→ **GIVEN PROBLEM**
Exactly the lines between the line containing "build_arc_chute(pole, pole_x)" and the line containing "if empty is", together with those two lines, are to be output.

→ **PROVIDED MATERIAL**
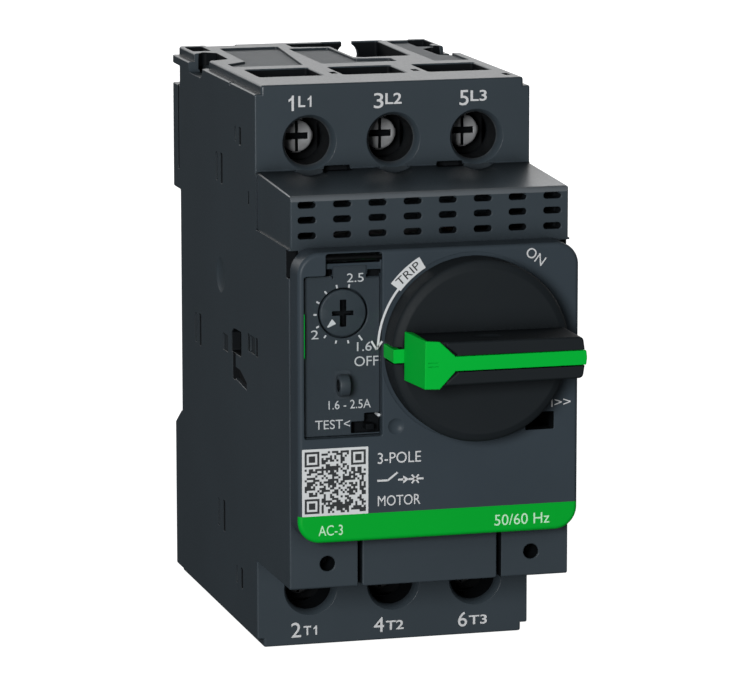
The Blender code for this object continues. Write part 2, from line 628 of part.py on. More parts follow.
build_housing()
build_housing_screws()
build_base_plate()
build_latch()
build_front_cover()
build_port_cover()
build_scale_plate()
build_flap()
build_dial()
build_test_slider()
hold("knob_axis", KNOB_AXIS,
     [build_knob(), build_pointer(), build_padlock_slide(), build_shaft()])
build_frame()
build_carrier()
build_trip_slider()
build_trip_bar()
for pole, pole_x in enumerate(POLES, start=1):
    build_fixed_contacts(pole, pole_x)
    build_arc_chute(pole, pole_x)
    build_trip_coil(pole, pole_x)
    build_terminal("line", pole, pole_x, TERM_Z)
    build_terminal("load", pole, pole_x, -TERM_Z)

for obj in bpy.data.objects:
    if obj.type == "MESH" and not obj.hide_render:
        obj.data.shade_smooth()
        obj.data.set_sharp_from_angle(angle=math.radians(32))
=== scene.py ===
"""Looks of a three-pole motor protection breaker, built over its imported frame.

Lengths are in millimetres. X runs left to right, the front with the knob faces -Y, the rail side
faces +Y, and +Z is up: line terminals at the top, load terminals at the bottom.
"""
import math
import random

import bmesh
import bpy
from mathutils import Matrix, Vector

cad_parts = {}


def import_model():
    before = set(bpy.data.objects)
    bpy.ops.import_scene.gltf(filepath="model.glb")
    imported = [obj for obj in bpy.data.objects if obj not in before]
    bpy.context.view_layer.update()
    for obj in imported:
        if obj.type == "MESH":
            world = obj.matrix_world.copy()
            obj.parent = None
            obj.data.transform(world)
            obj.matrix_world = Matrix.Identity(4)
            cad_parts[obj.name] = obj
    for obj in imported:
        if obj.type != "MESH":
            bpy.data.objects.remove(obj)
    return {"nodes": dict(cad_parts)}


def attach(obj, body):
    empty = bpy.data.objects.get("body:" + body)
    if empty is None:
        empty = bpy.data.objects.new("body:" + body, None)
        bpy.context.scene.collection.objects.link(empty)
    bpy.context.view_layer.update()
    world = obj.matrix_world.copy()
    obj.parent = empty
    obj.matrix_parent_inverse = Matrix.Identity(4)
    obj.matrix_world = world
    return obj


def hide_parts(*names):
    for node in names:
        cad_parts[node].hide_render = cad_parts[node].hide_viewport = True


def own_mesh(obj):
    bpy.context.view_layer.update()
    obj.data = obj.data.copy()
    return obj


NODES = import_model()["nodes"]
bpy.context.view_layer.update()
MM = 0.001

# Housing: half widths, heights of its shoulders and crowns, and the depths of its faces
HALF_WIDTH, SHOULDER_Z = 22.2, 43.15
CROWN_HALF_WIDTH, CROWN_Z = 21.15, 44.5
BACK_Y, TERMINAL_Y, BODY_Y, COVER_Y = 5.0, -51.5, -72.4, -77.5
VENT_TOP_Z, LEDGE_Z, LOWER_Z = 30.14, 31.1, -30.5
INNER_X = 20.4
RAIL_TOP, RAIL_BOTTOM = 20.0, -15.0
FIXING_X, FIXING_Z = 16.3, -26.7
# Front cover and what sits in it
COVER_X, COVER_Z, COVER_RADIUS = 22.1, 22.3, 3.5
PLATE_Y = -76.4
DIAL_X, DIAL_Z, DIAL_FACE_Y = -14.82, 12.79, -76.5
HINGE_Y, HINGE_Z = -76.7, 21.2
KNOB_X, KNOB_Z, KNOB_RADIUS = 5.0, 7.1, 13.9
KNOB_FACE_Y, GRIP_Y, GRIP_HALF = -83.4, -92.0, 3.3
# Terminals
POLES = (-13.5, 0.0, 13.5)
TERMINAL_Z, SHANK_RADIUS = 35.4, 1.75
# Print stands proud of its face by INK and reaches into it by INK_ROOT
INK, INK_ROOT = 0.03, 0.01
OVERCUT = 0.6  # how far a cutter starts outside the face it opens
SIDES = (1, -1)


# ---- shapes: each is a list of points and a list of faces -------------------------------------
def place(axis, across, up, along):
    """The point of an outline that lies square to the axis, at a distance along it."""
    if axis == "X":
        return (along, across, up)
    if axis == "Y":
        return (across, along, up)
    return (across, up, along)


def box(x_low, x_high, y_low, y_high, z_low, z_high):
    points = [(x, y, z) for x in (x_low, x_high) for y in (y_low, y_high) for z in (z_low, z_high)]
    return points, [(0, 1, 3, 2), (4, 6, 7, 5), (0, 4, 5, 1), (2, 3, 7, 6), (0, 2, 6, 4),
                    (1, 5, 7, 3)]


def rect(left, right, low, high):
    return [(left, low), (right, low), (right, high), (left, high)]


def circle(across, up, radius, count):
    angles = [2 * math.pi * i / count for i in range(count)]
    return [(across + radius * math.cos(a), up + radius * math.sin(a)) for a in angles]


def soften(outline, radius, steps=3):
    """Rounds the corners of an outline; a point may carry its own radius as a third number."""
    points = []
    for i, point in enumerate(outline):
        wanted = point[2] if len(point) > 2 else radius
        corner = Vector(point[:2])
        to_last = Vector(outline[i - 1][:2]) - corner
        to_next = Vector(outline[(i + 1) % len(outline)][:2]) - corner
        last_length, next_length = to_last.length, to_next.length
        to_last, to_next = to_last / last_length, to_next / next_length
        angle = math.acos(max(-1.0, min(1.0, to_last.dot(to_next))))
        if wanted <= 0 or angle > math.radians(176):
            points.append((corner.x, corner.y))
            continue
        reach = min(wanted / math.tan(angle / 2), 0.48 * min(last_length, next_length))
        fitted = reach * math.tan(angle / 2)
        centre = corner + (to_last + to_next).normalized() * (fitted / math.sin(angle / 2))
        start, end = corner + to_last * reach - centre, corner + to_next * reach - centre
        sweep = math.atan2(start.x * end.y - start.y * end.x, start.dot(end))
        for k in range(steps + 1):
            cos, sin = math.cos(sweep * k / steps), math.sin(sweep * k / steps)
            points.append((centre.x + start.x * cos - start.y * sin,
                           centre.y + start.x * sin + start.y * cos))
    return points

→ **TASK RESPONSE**
    build_arc_chute(pole, pole_x)
    build_trip_coil(pole, pole_x)
    build_terminal("line", pole, pole_x, TERM_Z)
    build_terminal("load", pole, pole_x, -TERM_Z)

for obj in bpy.data.objects:
    if obj.type == "MESH" and not obj.hide_render:
        obj.data.shade_smooth()
        obj.data.set_sharp_from_angle(angle=math.radians(32))
=== scene.py ===
"""Looks of a three-pole motor protection breaker, built over its imported frame.

Lengths are in millimetres. X runs left to right, the front with the knob faces -Y, the rail side
faces +Y, and +Z is up: line terminals at the top, load terminals at the bottom.
"""
import math
import random

import bmesh
import bpy
from mathutils import Matrix, Vector

cad_parts = {}


def import_model():
    before = set(bpy.data.objects)
    bpy.ops.import_scene.gltf(filepath="model.glb")
    imported = [obj for obj in bpy.data.objects if obj not in before]
    bpy.context.view_layer.update()
    for obj in imported:
        if obj.type == "MESH":
            world = obj.matrix_world.copy()
            obj.parent = None
            obj.data.transform(world)
            obj.matrix_world = Matrix.Identity(4)
            cad_parts[obj.name] = obj
    for obj in imported:
        if obj.type != "MESH":
            bpy.data.objects.remove(obj)
    return {"nodes": dict(cad_parts)}


def attach(obj, body):
    empty = bpy.data.objects.get("body:" + body)
    if empty is None:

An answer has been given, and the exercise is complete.